Symphony of the Fire God and The Third Generation
Material for this year’s upgrade includes two true gems from the early years. One is Huang Xiang’s Symphony of the Fire God, written in the underground during the Cultural Revolution and first published in 1979. The Symphony is a product of the Guiyang-based Enlightenment group whose journal spearheaded the growth of the unofficial circuit. The other is The Third Generation, a 1983 journal edited by Bei Wang and Zhao Ye. One of many journals made in Sichuan Province, its name lives on as the designation of one of the major trends on the late 20th-century Chinese poetry scene: Third Generation poetry.
Both texts are exceedingly rare. The Symphony is a gift from Shizhongren, the foremost collector of unofficial poetry inside China. The Third Generation is a gift from Chengdu-based poet and critic Zhong Ming. As such, they embody support from within the Chinese poetry community for the Leiden print and digital collections.
Post-80 Poetry
Decades younger than the above two items, the Post-80 Poetry series is a starkly different addition to the digital collection. Compiled in the early 2000s by Chun Sue, famous for her autobiographical rock-n-roll novel Beijing Doll, it shows poets born in the 1980s churning out irreverent, provocative work that drove establishment critics up the wall. In true unofficial style, the Post-80 Poetry volumes won’t let themselves be pinned down as either journals or books. This highlights one of many cataloging challenges brought on by material that won’t play by the rules: think ISBN/ISSN numbers (as in no numbers, fake numbers, etc), idiosyncratic colophon information, imaginary publishing houses, and so on.
The Black Whistle Poetry Project
A fourth item in this year’s upgrade, the Hangzhou-based Black Whistle Poetry Project is a beautiful example of unofficial poetry books (as distinct from journals) from the first decades of the 21st century. Exquisitely designed, these books further illustrate the diversity of the DIY tradition as this emerged amid China’s frenzied socioeconomic transformation. Black Whistle exemplifies unofficial poetry’s threefold motivation: documentation, the circumvention of censorship, and bibliophilia – the snaplinks on Xiao Zhao’s Bridges Burned (pictured here) are real.

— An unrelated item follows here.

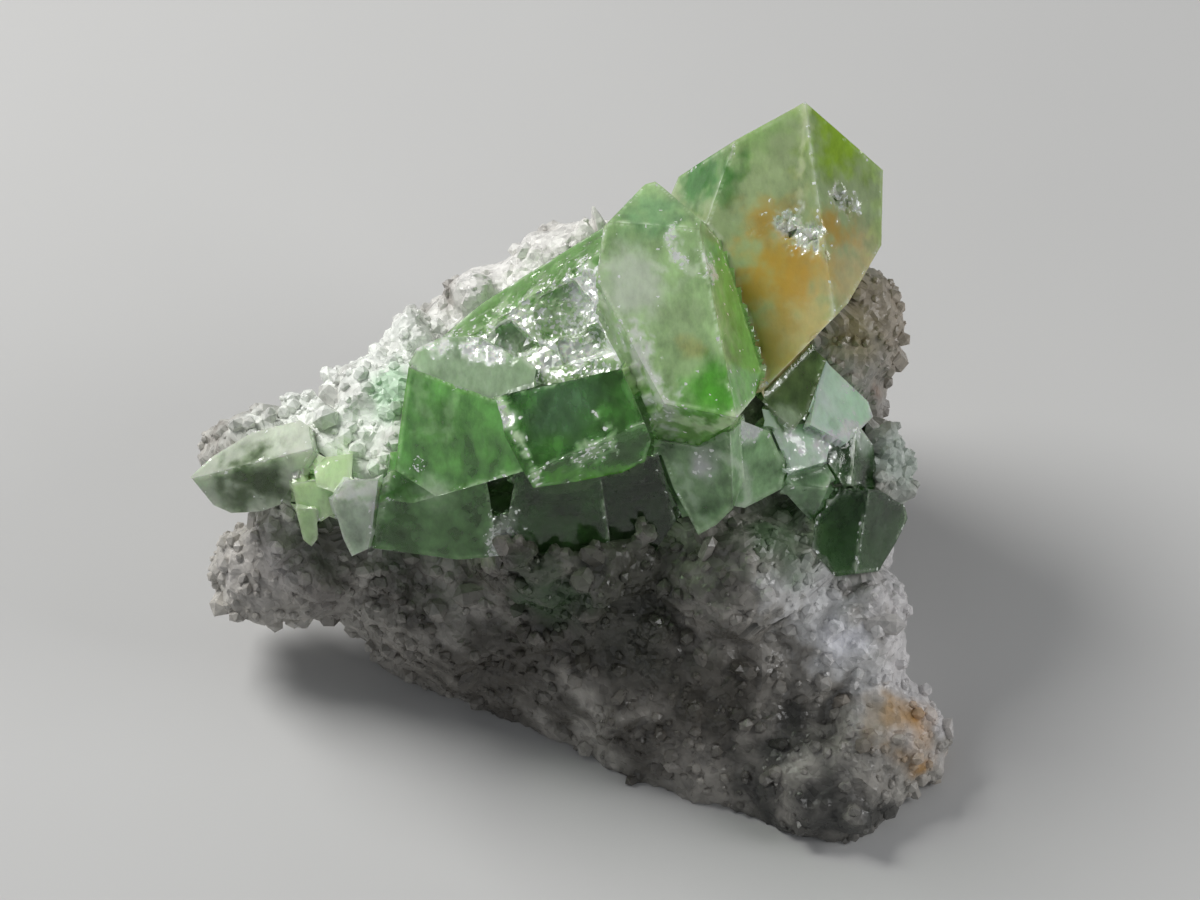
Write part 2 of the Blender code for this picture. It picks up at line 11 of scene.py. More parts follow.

Poetry as a Social Practice
These moments in Chinese poetry share a considered decision to stand outside the System. They do so as part of a cultural tradition that is akin to anti-establishment and extra-establishment literatures in other places. Examples include samizdat writing in the Soviet Union, poetry workshops for emancipating vulnerable communities in the contemporary US, all manner of worker poetry initiatives in countless places around the world, and so on. All this flows from the power of poetry as a social practice, in China as elsewhere, from antiquity to the present day.
Use and support
The Leiden University Libraries print and digital collections of unofficial poetry from China are used by general readers, students, researchers, and translators around the world. Their interest in this precious material shows the need to safeguard it and make it widely accessible. Guidance and support from poets and editors in the source community have been crucial to building the print and digital collections. Financial support from Dr. Freerk Heule and collaboration with the Fudan University library in Shanghai have enabled the digitization project to truly take off.